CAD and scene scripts
· · ·

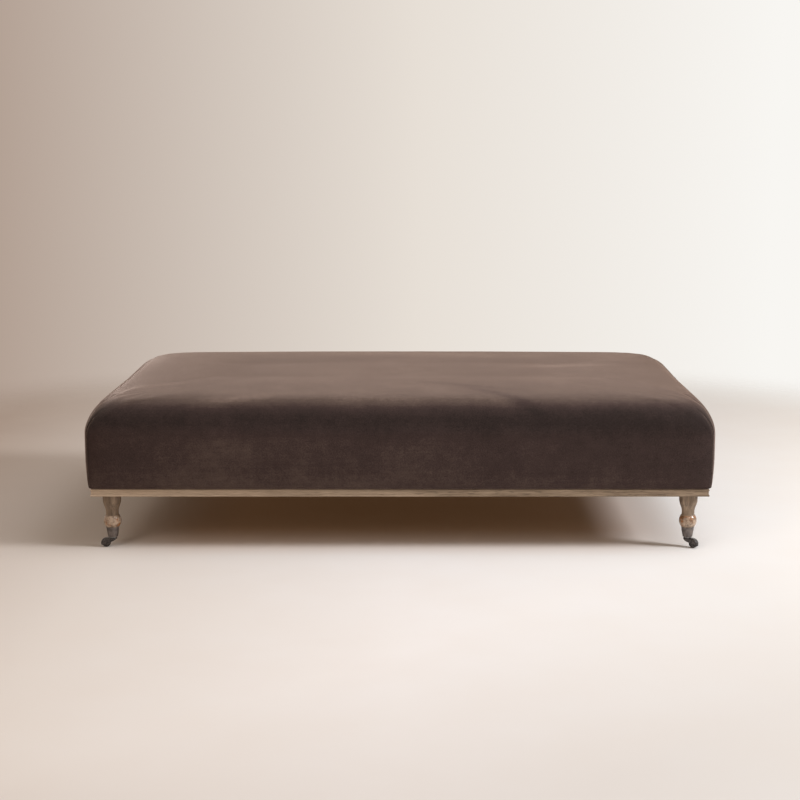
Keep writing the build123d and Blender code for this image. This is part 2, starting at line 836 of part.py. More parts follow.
def make_wheel(x, y, angle):
    """The wheel: a rounded tread, dished sides and a hub with a running bore."""
    with BuildPart() as wheel:
        with Locations(wheel_plane(x, y, angle)):
            Cylinder(wheel_radius, wheel_width)
        fillet(wheel.edges().filter_by(GeomType.CIRCLE), radius=wheel_edge_round)
        with Locations(wheel_plane(x, y, angle)):
            for side in (-1, 1):
                with Locations((0, 0, side * wheel_width / 2)):
                    Cylinder(wheel_dish_radius, 2 * wheel_dish_depth, mode=Mode.SUBTRACT)
            Cylinder(hub_diameter / 2, hub_width)
            Cylinder(axle_diameter / 2 + running_gap, hub_width, mode=Mode.SUBTRACT)
    return wheel.part


for corner, (side_x, side_y, angle) in corners.items():
    x = side_x * leg_x
    y = side_y * leg_y
    write(make_leg(x, y), f"leg_{corner}")
    write(make_cup(x, y), f"caster_cup_{corner}")
    write(make_horn(x, y, angle), f"caster_horn_{corner}")
    write(make_axle(x, y, angle), f"wheel_axle_{corner}")
    write(make_wheel(x, y, angle), f"wheel_{corner}")
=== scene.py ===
# %% [markdown]
# # An ottoman coffee table in velvet and weathered oak
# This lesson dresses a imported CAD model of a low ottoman: a stuffed velvet body on a thin oak
# plinth, four turned legs and four antique cup casters. The CAD pieces stay where they are. Blender
# gives each one its finish, and makes the soft body as a mesh of its own.

import json
import math

import bmesh
import bpy
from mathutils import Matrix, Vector, noise


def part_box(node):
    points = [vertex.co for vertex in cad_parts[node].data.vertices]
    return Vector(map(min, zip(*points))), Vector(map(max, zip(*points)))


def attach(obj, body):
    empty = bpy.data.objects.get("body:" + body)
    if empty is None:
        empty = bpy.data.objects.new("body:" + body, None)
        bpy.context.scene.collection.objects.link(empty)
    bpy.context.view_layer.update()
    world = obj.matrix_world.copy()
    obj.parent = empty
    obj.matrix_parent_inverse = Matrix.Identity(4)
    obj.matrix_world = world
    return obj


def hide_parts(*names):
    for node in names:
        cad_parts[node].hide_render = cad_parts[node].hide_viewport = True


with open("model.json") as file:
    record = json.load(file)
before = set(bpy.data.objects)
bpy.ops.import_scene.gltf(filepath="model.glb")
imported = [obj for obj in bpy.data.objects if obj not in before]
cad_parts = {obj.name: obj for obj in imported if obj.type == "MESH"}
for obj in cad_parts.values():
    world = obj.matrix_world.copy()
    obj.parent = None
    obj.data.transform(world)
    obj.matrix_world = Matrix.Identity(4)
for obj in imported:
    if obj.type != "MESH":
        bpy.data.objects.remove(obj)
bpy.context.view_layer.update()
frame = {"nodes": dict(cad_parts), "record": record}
record = frame["record"]
MM = 0.001

# %% [markdown]
# ## Helpers for finishes
# A colour is written as the hex value that a paint chart would give, and one function turns it to
# the linear numbers that the shader wants. Another adds a shader node with its settings and links.


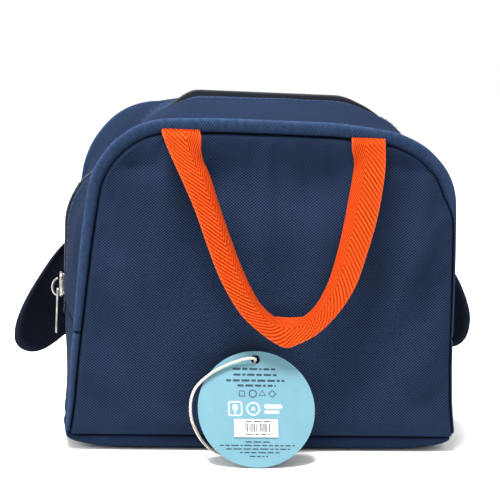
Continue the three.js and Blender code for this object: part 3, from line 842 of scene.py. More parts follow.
def sweep(name, rows, runs, facing, ripple=True, ends=0.0012):
    """A closed soft band. rows are its cross-section all the way round, and runs give each row's way
    along the outline at each station. Its two ends are drawn in a little, as at a seam."""
    stations = runs.shape[0]
    y = np.array([row[0] for row in rows])
    out = np.stack([row[1] + 0 * runs[:, 0] for row in rows], -1)
    # Each row's share of painted highlight, the same at every station.
    wear = np.tile([row[2] for row in rows], (stations, 1))
    signed_y = y[None] * facing + 0 * runs
    if ripple:
        outer = (out[0] > -0.004) & (y < 0.041) & (y > 0.006)
        out = out + outer[None] * gusset_ripple(runs, signed_y)
    drawn = np.zeros(stations)
    drawn[[0, -1]] = ends
    drawn[[1, -2]] = ends * 0.3
    shares = np.where(np.abs(y) > 0.038, RIM_DRAWN_SHARE, 1.0)
    out = out - drawn[:, None] * shares[None] * (out > -0.0035)
    points = gusset_point(runs, signed_y, out)
    girth = np.concatenate([[0], np.cumsum(np.hypot(np.diff(y), np.diff(out[0])))])
    cloth = np.stack([runs, np.tile(girth, (stations, 1))], -1)
    return make_object(name, points, tube_faces(stations, len(rows)), cloth, wear)


def slanted_foot(y):
    """The height of the slanting seam under the zip, at a distance from the middle plane."""
    return SEAM_FOOT_REAR + (SEAM_FOOT_ZIP - SEAM_FOOT_REAR) * np.clip(1 - (y - 0.006) / 0.036, 0, 1)


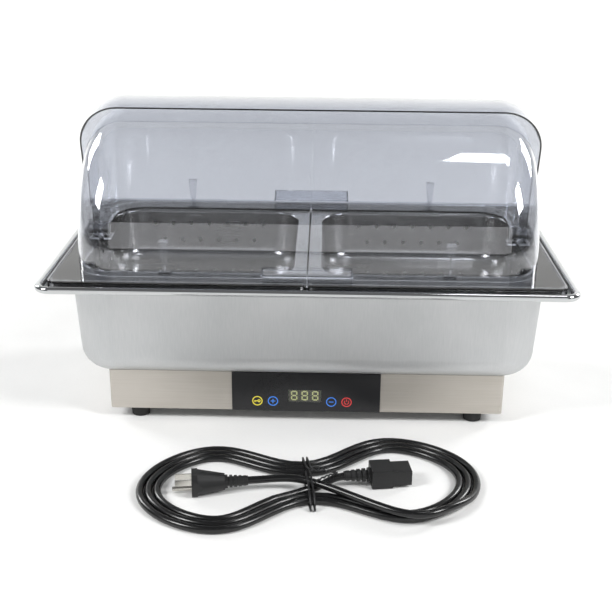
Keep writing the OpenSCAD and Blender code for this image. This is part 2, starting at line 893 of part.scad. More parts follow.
base_housing();
base_plate();
plate_screws();
foot(-1, -1);  // foot_front_left
foot(1, -1);  // foot_front_right
foot(-1, 1);  // foot_rear_left
foot(1, 1);  // foot_rear_right
foot_screws();
nuts();
pan_studs();
heater_plate();
heating_element();
clamp_bars();
clamp_screws();
heat_shield();
shield_pillars();
thermal_cutout();
temperature_sensor();
control_panel();
display_window();
display_digits();
display_module();
key_mark(0);  // key_lock
key_mark(1);  // key_up
key_mark(2);  // key_down
key_mark(3);  // key_power
control_board();
board_posts();
touch_springs();
buzzer();
power_board();
supply_posts();
relay();
transformer();
capacitor();
terminal_block();
inlet_socket();
inlet_pins();
inlet_screws();
mains_wires();
earth_wire();
heater_wires();
display_cable();
water_pan();
food_pan(-1);  // food_pan_left
food_pan(1);  // food_pan_right
lid_frame();
guide_posts();
pivot_brackets();
pivot_pins();
front_cover();
front_grip();
rear_cover();
rear_grip();
cord_hank();
cord_tie();
plug_body();
plug_blades();
connector_body();
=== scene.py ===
"""Looks of an electric buffet server: steel base and pans, a clear roll-top lid and a tied power lead."""

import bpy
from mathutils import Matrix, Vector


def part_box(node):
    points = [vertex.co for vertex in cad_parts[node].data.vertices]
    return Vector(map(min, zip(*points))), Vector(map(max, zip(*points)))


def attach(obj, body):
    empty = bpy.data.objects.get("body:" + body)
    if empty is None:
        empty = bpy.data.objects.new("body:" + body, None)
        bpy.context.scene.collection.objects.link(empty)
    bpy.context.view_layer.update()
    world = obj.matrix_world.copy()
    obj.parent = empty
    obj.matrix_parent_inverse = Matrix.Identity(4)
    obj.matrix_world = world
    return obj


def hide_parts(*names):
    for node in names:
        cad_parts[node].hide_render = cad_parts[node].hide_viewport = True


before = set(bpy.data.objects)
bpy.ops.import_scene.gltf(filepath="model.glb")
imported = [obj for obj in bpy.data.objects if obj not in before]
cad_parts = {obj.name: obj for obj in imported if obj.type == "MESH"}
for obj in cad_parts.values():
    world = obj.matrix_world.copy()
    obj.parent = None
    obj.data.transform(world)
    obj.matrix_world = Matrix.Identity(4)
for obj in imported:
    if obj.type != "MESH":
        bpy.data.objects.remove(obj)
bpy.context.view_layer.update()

import logging
import math
from collections.abc import Iterable, Sequence
from dataclasses import dataclass, field
from enum import Enum
from typing import Any

import bmesh
import bpy
from mathutils import Matrix, Vector

logging.basicConfig(level=logging.INFO, format="%(message)s")
log = logging.getLogger("buffet_server")

MM = 0.001
Point = tuple[float, float, float]


class Body(Enum):
    """The rigid body of the frame that the added pieces ride on."""

    SERVER = "server"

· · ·

> _PROBLEM TO WORK ON_
From the records above, repeat exactly the lines from the one with "for corner, (side_x, side_y, angle)" through the one with "from mathutils import Matrix, Vector, noise", both included.

> _EXERCISE RESULT_
for corner, (side_x, side_y, angle) in corners.items():
    x = side_x * leg_x
    y = side_y * leg_y
    write(make_leg(x, y), f"leg_{corner}")
    write(make_cup(x, y), f"caster_cup_{corner}")
    write(make_horn(x, y, angle), f"caster_horn_{corner}")
    write(make_axle(x, y, angle), f"wheel_axle_{corner}")
    write(make_wheel(x, y, angle), f"wheel_{corner}")
=== scene.py ===
# %% [markdown]
# # An ottoman coffee table in velvet and weathered oak
# This lesson dresses a imported CAD model of a low ottoman: a stuffed velvet body on a thin oak
# plinth, four turned legs and four antique cup casters. The CAD pieces stay where they are. Blender
# gives each one its finish, and makes the soft body as a mesh of its own.

import json
import math

import bmesh
import bpy
from mathutils import Matrix, Vector, noise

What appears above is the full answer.